Nowhere to run

Nowhere to run

This article was first published in The Insider Briefing and The Insurance Insider on 19 December.

Be warned brokers, if you’re not already electronically placing business in London, you’ll have to be by next summer – or face having your Lloyd’s licence taken away.

That’s the message coming out of 1 Lime Street this week, after sources told this publication that the Corporation is preparing to mandate all Lloyd’s brokers to sign up to an e-trading platform.

Currently 20 brokers are understood to be active on PPL, up from just six a year ago.

But adoption remains dominated by the bigger intermediaries. Figures released by the London & International Insurance Brokers’ Association last week estimated that the top four brokers account for 63 percent of all risks placed.

This, certain quarters of EC3 will argue, is preventing syndicates that would otherwise write all of their in-scope risks on PPL or another e-placement platform from doing so.

The smaller brokers still prefer to come meet us at our box, they’ll say. We want to meet the Lloyd’s requirement for electronic placement each month, but it’s hard to persuade the brokers to follow suit.

This was the argument made by DL Dale Syndicate 2525’s active underwriter David Dale: smaller syndicates tend to work with smaller brokers, who don’t yet use PPL.

Forcing all brokers onto the e-placement bandwagon will fix this problem.

This is all good news for the market.

It’s surely the next logical step for smaller syndicates to benefit from some of the Corporation’s leverage when trying to change how brokers present them with business.

The move should help them compete on a level playing field with their larger counterparts when it comes driving digital take-up.

Post-broker mandate, the market-wide data on the usage of electronic placement platforms within Lloyd’s – published by the London Market Group and PPL – should make for fascinating reading.

Surely everyone will see their adoption rates shoot the lights out, surpassing the mandated requirement?
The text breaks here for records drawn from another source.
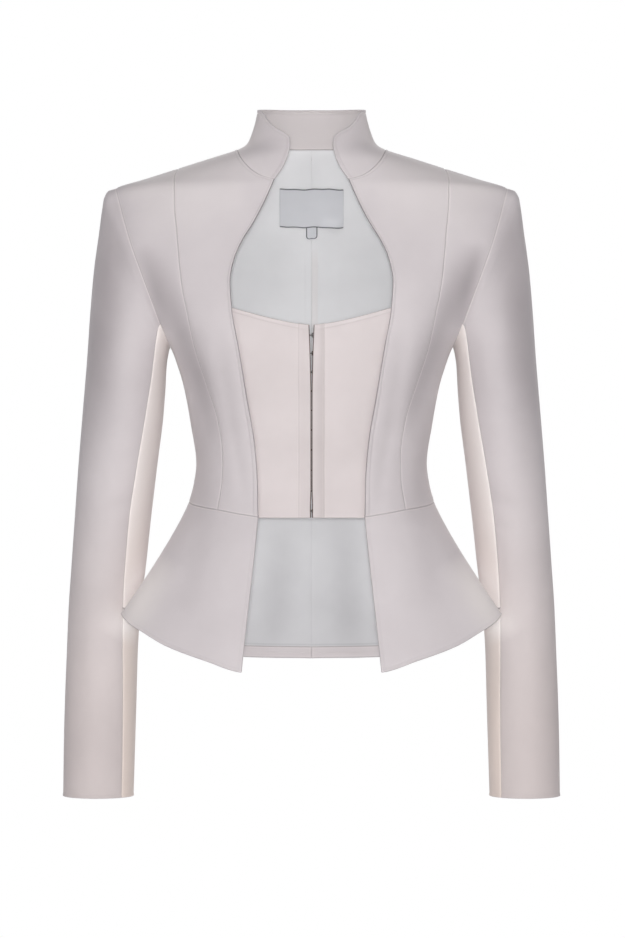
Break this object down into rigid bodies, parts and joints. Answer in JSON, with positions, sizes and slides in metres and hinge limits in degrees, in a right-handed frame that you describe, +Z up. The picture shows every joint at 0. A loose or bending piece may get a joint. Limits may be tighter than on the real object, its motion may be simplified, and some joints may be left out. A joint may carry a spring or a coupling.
{
  "type": "peplum jacket",
  "caption": "Fitted long-sleeved jacket with a stand collar, open keyhole front, hooked insert bodice and flared peplum, standing hollow as worn.",
  "frame": {"origin": "between the shoulders at the base of the neck, where the wearer holds the jacket up", "axes": "+Z up, the open front faces -Y, +X is to the right in a view of the front"},
  "size_m": [0.5092, 0.2481, 0.7051],
  "materials": {
    "shell": "smooth matte crepe, pale blush",
    "insert": "smooth matte crepe, warmer",
    "lining": "soft satin, cool grey-white",
    "label": "woven satin, bare",
    "metal": "small bright wire"
  },
  "bodies": {
    "root": {"back_centre_left": "shell", "back_centre_right": "shell", "back_lining_left": "lining", "back_lining_right": "lining", "back_side_left": "shell", "back_side_right": "shell", "bodice_band_left": "insert", "bodice_band_right": "insert", "bodice_left": "insert", "bodice_right": "insert", "collar": "shell", "eye_01": "metal", "eye_02": "metal", "eye_03": "metal", "eye_04": "metal", "eye_05": "metal", "eye_06": "metal", "eye_07": "metal", "eye_08": "metal", "eye_09": "metal", "eye_10": "metal", "front_centre_left": "shell", "front_centre_right": "shell", "front_side_left": "shell", "front_side_right": "shell", "hem_facing_left": "shell", "hem_facing_right": "shell", "hook_01": "metal", "hook_02": "metal", "hook_03": "metal", "hook_04": "metal", "hook_05": "metal", "hook_06": "metal", "hook_07": "metal", "hook_08": "metal", "hook_09": "metal", "hook_10": "metal", "label_main": "label", "label_size": "label", "peplum_back_left": "shell", "peplum_back_right": "shell", "peplum_front_left": "shell", "peplum_front_right": "shell", "peplum_lining_left": "lining", "peplum_lining_right": "lining", "sleeve_top_left": "shell", "sleeve_top_right": "shell", "sleeve_under_left": "shell", "sleeve_under_right": "shell"}
  },
  "joints": []
}
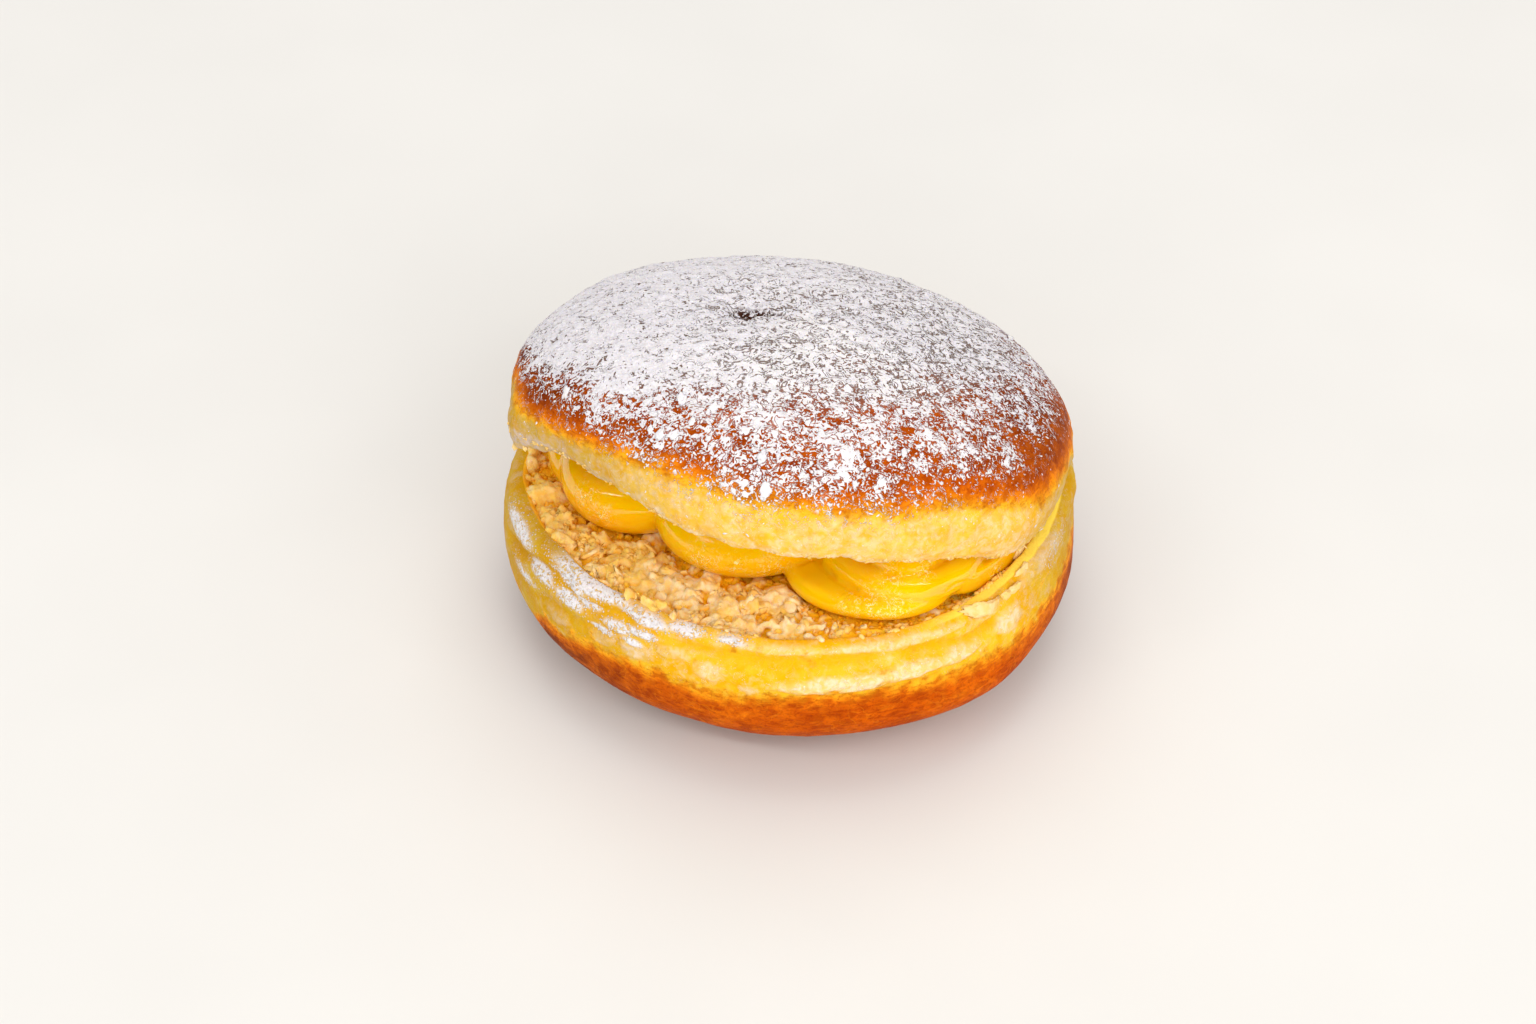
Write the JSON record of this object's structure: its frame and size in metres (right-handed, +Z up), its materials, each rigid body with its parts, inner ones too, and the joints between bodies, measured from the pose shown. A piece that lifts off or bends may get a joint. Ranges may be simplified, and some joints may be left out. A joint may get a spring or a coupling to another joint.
{
  "type": "berliner doughnut",
  "caption": "Round fried yeast doughnut cut open like a roll: pale-banded bottom half, thick piped custard layer and a domed top half dusted with icing sugar, tipped open at the front.",
  "frame": {"origin": "centre of the bounding box in X and Y, on the floor beneath the bottom half", "axes": "+Z up; the open side faces -Y; +X is the side where the two halves nearly meet"},
  "size_m": [0.0998, 0.0954, 0.0628],
  "materials": {
    "bottom_half": "soft fried dough: golden brown crust below, pale yellow torn crumb above",
    "custard_filling": "glossy thick custard",
    "top_half": "golden brown crust under icing sugar, pale torn band at the edge"
  },
  "bodies": {
    "root": {"bottom_half": "bottom_half", "custard_filling": "custard_filling", "top_half": "top_half"}
  },
  "joints": []
}
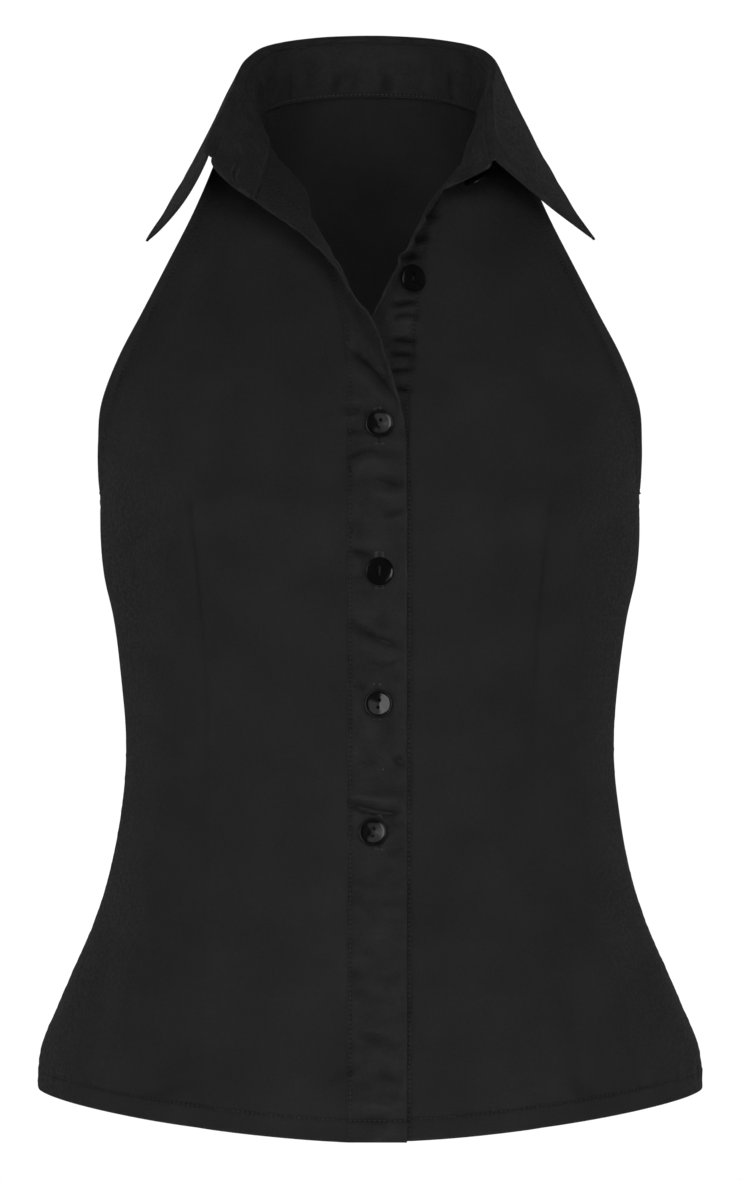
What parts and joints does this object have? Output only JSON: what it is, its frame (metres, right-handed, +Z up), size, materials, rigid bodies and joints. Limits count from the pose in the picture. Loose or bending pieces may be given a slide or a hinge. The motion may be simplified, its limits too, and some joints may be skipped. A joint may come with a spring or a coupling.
{
  "type": "sleeveless shirt",
  "caption": "Sleeveless fitted shirt with halter-cut armholes, pointed collar on a stand, button front and turned hem, open at the neck.",
  "frame": {"origin": "middle of the neck opening, level with the top of the shoulder seams", "axes": "+Z up, the front faces -Y, +X is the wearer's left"},
  "size_m": [0.3616, 0.2448, 0.5969],
  "materials": {
    "shirting": "plain woven cotton poplin, black, matt with a faint sheen",
    "placket": "the same poplin in layers, topstitched",
    "collar": "the same poplin over an interlining, edge stitched",
    "button": "polished black, sewn with black thread"
  },
  "bodies": {
    "root": {"front_right": "shirting", "front_left": "shirting", "back": "shirting", "placket_right": "placket", "placket_left": "placket", "collar_stand": "collar", "collar_fall": "collar", "button_stand": "button", "button_1": "button", "button_2": "button", "button_3": "button", "button_4": "button", "button_5": "button"}
  },
  "joints": []
}
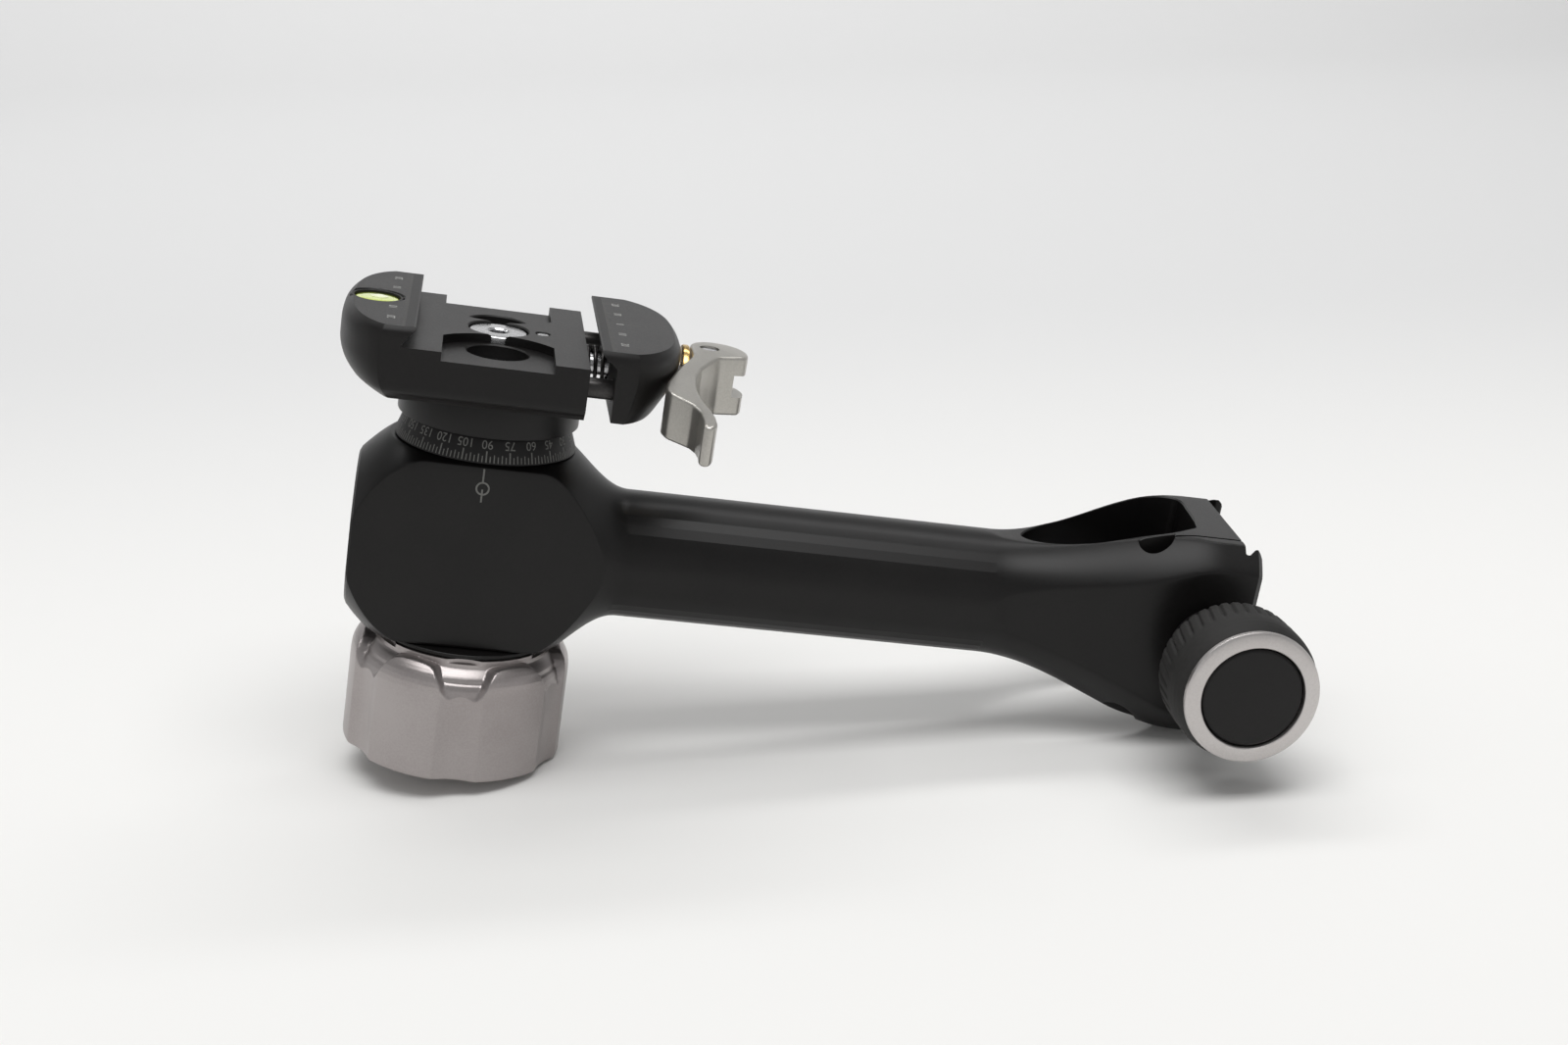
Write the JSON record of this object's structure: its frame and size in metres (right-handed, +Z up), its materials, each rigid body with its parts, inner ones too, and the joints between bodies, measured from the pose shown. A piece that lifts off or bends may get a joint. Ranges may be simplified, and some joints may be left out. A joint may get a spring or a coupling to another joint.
{
  "type": "gimbal tripod head",
  "caption": "Swing arm of a gimbal tripod head with tilt hub, lobed lock knob, lever-operated quick-release clamp with level, degree dial, and a dovetail clamp end with a ribbed knob.",
  "frame": {"origin": "centre of the footprint's bounding box, on the table the part lies on", "axes": "+X along the lying arm toward its clamp end, +Z up from the table; the tilt axis leans toward +X by the angle at which the arm lies"},
  "size_m": [0.2236, 0.0848, 0.115],
  "materials": {
    "black_anodised": "black satin anodised aluminium",
    "dial_black": "black matt anodised aluminium with pale engraved marks",
    "warm_grey_anodised": "warm grey satin anodised aluminium",
    "satin_nickel": "bead-blasted bright finish",
    "steel": "turned stainless steel",
    "brass": "turned brass",
    "rubber": "ribbed black rubber",
    "knob_plastic": "black moulded plastic",
    "bearing_polymer": "bearing polymer",
    "level_liquid": "yellow-green level liquid under a clear window",
    "level_bubble": "pale bubble"
  },
  "bodies": {
    "arm": {"swing_arm": "black_anodised", "bearing_sleeve": "bearing_polymer", "thrust_washer": "brass", "lock_collar": "black_anodised"},
    "rotor": {"tilt_spindle": "steel", "dial_ring": "dial_black", "clamp_flange": "black_anodised", "clamp_body": "black_anodised", "centre_screw": "steel", "fixing_screw_front": "steel", "fixing_screw_back": "steel", "stop_pin": "steel", "level_cup": "dial_black", "level_vial": "level_liquid", "level_bubble": "level_bubble", "draw_rod": "steel", "lever_pin": "steel", "return_spring": "steel"},
    "jaw": {"movable_jaw": "black_anodised", "brass_seat": "brass", "spacer_washer": "steel", "thrust_ring": "brass", "guide_rod_front": "steel", "guide_rod_back": "steel"},
    "lever": {"cam_lever": "satin_nickel"},
    "tilt_lock": {"lock_knob": "warm_grey_anodised", "knob_cap": "knob_plastic"},
    "clamp_knob": {"knob_washer": "steel", "knob_core": "knob_plastic", "knob_grip": "rubber", "knob_ring": "satin_nickel", "knob_face": "knob_plastic", "clamp_stud": "steel"}
  },
  "joints": [
    {"name": "tilt", "type": "hinge", "parent": "arm", "child": "rotor", "pos_m": [-0.07726, 0.0138, 0.05531], "axis": [0.1685, 0, 0.9857], "continuous": true},
    {"name": "lever_turn", "type": "hinge", "parent": "rotor", "child": "lever", "pos_m": [-0.02179, 0.0138, 0.09138], "axis": [0.1685, 0, 0.9857], "range_deg": [0, 205]},
    {"name": "jaw_slide", "type": "slide", "parent": "rotor", "child": "jaw", "axis": [0.9857, 0, -0.1685], "range_m": [-0.0052, 0]},
    {"name": "tilt_lock_turn", "type": "hinge", "parent": "arm", "child": "tilt_lock", "pos_m": [-0.07726, 0.0138, 0.05531], "axis": [-0.1685, 0, -0.9857], "range_deg": [0, 360]},
    {"name": "clamp_knob_turn", "type": "hinge", "parent": "arm", "child": "clamp_knob", "pos_m": [0.09484, 0.0138, 0.02589], "axis": [0, -1, 0], "range_deg": [0, 720]}
  ],
  "couplings": [
    {"joint": "jaw_slide", "follows": "lever_turn", "m_per_rad": -0.00145}
  ]
}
If the target continues to increase by 10 percentage points a quarter, that’ll see the goal at 50 percent of in-scope risks by the middle of next year.

And those 10 syndicates that failed to meet the required 20 percent of in-scope risks being bound in September this year will surely have no excuse not to beat the target, right?

The good news is that the market’s never had more choice. PPL is no longer the only game in town – Whitespace, RuleBook, Guy Carpenter’s GCMP and Ed Broking’s TradEd platform have all received approval and now count towards digital placing stats.

Be under no illusion then: for both syndicates and brokers, there’s soon going to be nowhere to run, nowhere to hide from the new, highly digital marketplace.